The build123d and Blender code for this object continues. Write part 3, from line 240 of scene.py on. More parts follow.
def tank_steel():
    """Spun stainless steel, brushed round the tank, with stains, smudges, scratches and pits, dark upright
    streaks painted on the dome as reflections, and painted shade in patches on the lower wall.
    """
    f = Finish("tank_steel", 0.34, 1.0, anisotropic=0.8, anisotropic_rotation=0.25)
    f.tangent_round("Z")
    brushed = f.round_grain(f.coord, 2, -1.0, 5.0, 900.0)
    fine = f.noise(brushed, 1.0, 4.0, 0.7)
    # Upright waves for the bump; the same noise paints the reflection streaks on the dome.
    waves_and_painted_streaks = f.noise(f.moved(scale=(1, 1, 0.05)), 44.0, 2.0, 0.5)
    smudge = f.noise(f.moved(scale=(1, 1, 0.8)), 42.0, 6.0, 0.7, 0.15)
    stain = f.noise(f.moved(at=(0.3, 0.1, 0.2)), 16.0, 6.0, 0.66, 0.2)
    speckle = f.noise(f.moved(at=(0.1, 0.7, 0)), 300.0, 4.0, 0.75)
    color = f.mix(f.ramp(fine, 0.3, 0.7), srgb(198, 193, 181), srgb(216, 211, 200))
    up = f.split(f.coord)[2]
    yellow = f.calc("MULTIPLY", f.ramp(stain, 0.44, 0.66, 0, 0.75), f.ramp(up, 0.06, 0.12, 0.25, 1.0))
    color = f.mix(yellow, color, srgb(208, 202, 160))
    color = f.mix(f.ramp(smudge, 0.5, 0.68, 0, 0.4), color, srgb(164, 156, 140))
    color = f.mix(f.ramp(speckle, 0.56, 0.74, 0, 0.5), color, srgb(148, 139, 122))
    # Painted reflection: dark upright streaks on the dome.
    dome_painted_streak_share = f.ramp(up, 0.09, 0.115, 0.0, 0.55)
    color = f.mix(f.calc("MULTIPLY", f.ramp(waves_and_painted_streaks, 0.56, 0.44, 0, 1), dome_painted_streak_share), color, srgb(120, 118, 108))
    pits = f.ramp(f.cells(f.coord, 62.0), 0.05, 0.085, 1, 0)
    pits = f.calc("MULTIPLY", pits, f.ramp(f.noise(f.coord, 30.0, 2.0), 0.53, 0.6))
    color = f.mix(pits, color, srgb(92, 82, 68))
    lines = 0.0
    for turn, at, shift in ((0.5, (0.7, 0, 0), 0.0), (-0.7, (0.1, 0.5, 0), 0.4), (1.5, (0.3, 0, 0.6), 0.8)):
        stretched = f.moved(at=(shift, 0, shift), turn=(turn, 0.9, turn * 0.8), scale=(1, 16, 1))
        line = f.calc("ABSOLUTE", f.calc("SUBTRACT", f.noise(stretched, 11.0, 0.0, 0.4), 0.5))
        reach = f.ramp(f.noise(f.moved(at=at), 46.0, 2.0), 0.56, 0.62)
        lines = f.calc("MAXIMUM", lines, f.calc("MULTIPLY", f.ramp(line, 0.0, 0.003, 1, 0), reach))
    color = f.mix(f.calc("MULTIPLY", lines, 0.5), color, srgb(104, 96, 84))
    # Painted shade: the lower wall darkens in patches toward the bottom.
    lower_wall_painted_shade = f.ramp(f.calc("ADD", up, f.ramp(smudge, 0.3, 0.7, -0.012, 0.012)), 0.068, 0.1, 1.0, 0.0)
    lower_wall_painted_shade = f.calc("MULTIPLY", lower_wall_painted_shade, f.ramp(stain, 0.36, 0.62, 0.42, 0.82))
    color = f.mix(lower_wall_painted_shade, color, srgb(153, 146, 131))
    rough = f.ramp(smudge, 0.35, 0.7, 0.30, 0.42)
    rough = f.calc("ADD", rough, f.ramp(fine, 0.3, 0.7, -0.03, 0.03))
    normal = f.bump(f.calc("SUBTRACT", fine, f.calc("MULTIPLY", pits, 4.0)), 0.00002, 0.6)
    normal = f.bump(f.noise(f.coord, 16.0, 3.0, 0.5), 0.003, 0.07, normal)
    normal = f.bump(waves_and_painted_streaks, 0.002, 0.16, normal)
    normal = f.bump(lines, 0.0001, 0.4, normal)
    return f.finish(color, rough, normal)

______

_To be done_
Copy each line of the data above without altering a single character.

_Finished task_
The build123d and Blender code for this object continues. Write part 3, from line 240 of scene.py on. More parts follow.
def tank_steel():
    """Spun stainless steel, brushed round the tank, with stains, smudges, scratches and pits, dark upright
    streaks painted on the dome as reflections, and painted shade in patches on the lower wall.
    """
    f = Finish("tank_steel", 0.34, 1.0, anisotropic=0.8, anisotropic_rotation=0.25)
    f.tangent_round("Z")
    brushed = f.round_grain(f.coord, 2, -1.0, 5.0, 900.0)
    fine = f.noise(brushed, 1.0, 4.0, 0.7)
    # Upright waves for the bump; the same noise paints the reflection streaks on the dome.
    waves_and_painted_streaks = f.noise(f.moved(scale=(1, 1, 0.05)), 44.0, 2.0, 0.5)
    smudge = f.noise(f.moved(scale=(1, 1, 0.8)), 42.0, 6.0, 0.7, 0.15)
    stain = f.noise(f.moved(at=(0.3, 0.1, 0.2)), 16.0, 6.0, 0.66, 0.2)
    speckle = f.noise(f.moved(at=(0.1, 0.7, 0)), 300.0, 4.0, 0.75)
    color = f.mix(f.ramp(fine, 0.3, 0.7), srgb(198, 193, 181), srgb(216, 211, 200))
    up = f.split(f.coord)[2]
    yellow = f.calc("MULTIPLY", f.ramp(stain, 0.44, 0.66, 0, 0.75), f.ramp(up, 0.06, 0.12, 0.25, 1.0))
    color = f.mix(yellow, color, srgb(208, 202, 160))
    color = f.mix(f.ramp(smudge, 0.5, 0.68, 0, 0.4), color, srgb(164, 156, 140))
    color = f.mix(f.ramp(speckle, 0.56, 0.74, 0, 0.5), color, srgb(148, 139, 122))
    # Painted reflection: dark upright streaks on the dome.
    dome_painted_streak_share = f.ramp(up, 0.09, 0.115, 0.0, 0.55)
    color = f.mix(f.calc("MULTIPLY", f.ramp(waves_and_painted_streaks, 0.56, 0.44, 0, 1), dome_painted_streak_share), color, srgb(120, 118, 108))
    pits = f.ramp(f.cells(f.coord, 62.0), 0.05, 0.085, 1, 0)
    pits = f.calc("MULTIPLY", pits, f.ramp(f.noise(f.coord, 30.0, 2.0), 0.53, 0.6))
    color = f.mix(pits, color, srgb(92, 82, 68))
    lines = 0.0
    for turn, at, shift in ((0.5, (0.7, 0, 0), 0.0), (-0.7, (0.1, 0.5, 0), 0.4), (1.5, (0.3, 0, 0.6), 0.8)):
        stretched = f.moved(at=(shift, 0, shift), turn=(turn, 0.9, turn * 0.8), scale=(1, 16, 1))
        line = f.calc("ABSOLUTE", f.calc("SUBTRACT", f.noise(stretched, 11.0, 0.0, 0.4), 0.5))
        reach = f.ramp(f.noise(f.moved(at=at), 46.0, 2.0), 0.56, 0.62)
        lines = f.calc("MAXIMUM", lines, f.calc("MULTIPLY", f.ramp(line, 0.0, 0.003, 1, 0), reach))
    color = f.mix(f.calc("MULTIPLY", lines, 0.5), color, srgb(104, 96, 84))
    # Painted shade: the lower wall darkens in patches toward the bottom.
    lower_wall_painted_shade = f.ramp(f.calc("ADD", up, f.ramp(smudge, 0.3, 0.7, -0.012, 0.012)), 0.068, 0.1, 1.0, 0.0)
    lower_wall_painted_shade = f.calc("MULTIPLY", lower_wall_painted_shade, f.ramp(stain, 0.36, 0.62, 0.42, 0.82))
    color = f.mix(lower_wall_painted_shade, color, srgb(153, 146, 131))
    rough = f.ramp(smudge, 0.35, 0.7, 0.30, 0.42)
    rough = f.calc("ADD", rough, f.ramp(fine, 0.3, 0.7, -0.03, 0.03))
    normal = f.bump(f.calc("SUBTRACT", fine, f.calc("MULTIPLY", pits, 4.0)), 0.00002, 0.6)
    normal = f.bump(f.noise(f.coord, 16.0, 3.0, 0.5), 0.003, 0.07, normal)
    normal = f.bump(waves_and_painted_streaks, 0.002, 0.16, normal)
    normal = f.bump(lines, 0.0001, 0.4, normal)
    return f.finish(color, rough, normal)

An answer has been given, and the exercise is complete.